Quel est donc ce charme ? Des masures, des rues sales, des chiens galeux, n’est-ce pas assez pour dissiper toute illusion ? Non, — Constantinople reste un chef-d’œuvre du beau : ce que les hommes ont jeté d’ombres sur le tableau ne semble qu’un repoussoir destiné à mieux faire ressortir les splendeurs de cette reine des cités.

Comment oublier Sainte-Sophie, un des plus beaux temples que l’homme ait conçus ; admirable aujourd’hui encore, malgré sa vieillesse sur laquelle ont passé, laissant leurs traces barbares, les injures du temps et celles des destructeurs ! et sa copie rajeunie, la mosquée de Suleïman le Magnifique, et les charmes incomparables des rives du Bosphore, et toute cette vie si animée, si originale ?

Il n’est pas jusqu’aux mendiants dont les importunités n’aient leur intérêt. Rien de charmant comme ces impertinentes petites gamines du pont de Galata. Elles ont cinq ou six ans à peine ; drapées dans leurs loques voyantes, elles vous poursuivent, cherchant à vous attendrir par le chant cadencé de leur gazouillement turc où elles vous accablent des souhaits les plus originaux. Aurez-vous le courage de refuser quelques paras ?

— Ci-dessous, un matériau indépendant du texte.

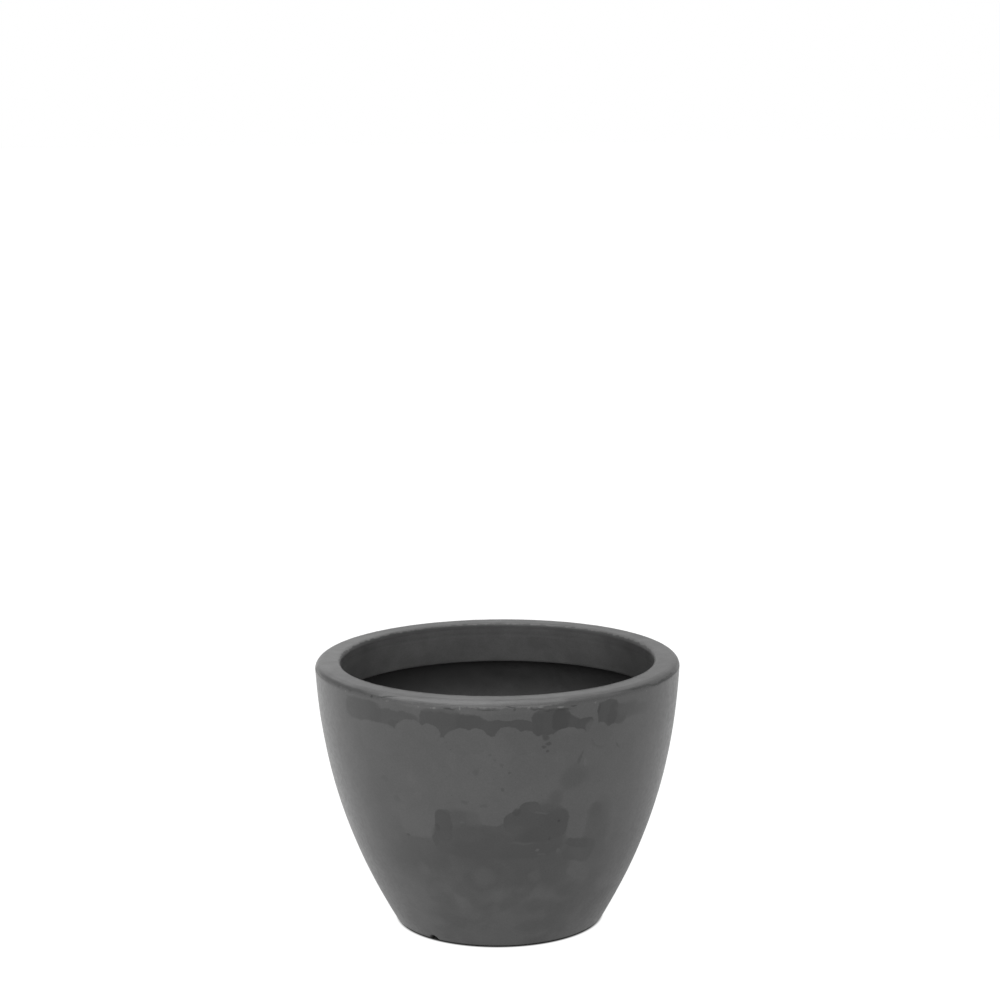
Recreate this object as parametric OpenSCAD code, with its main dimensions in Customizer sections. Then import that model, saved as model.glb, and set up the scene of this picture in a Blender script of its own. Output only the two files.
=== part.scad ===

Aux approches du Beïram, c’est un autre spectacle. On dirait un carnaval d’un nouveau genre. Dans les rues de Stamboul se pressent et se bousculent les Hammâls, portant chacun à califourchon sur leur dos, comme un enfant, le mouton destiné au jour du grand sacrifice. Ces bêtes placides semblent avoir conscience de leur dignité : il en défile des quantités innombrables ; et dans ces ruelles étroites où il faut jouer du coude, la lutte pour le passage au milieu de cette invasion moutonne devient parfois du plus haut comique[1].

Le « populaire » de Stamboul est intéressant et bon enfant. Dans les rues de Péra, le monde turc se présente sous son mauvais jour. La vieille jalousie turque a dû faire des concessions au

  1. J’ai entendu soutenir que le jour du grand sacrifice on égorge à Constantinople de 10 à 15 000 moutons.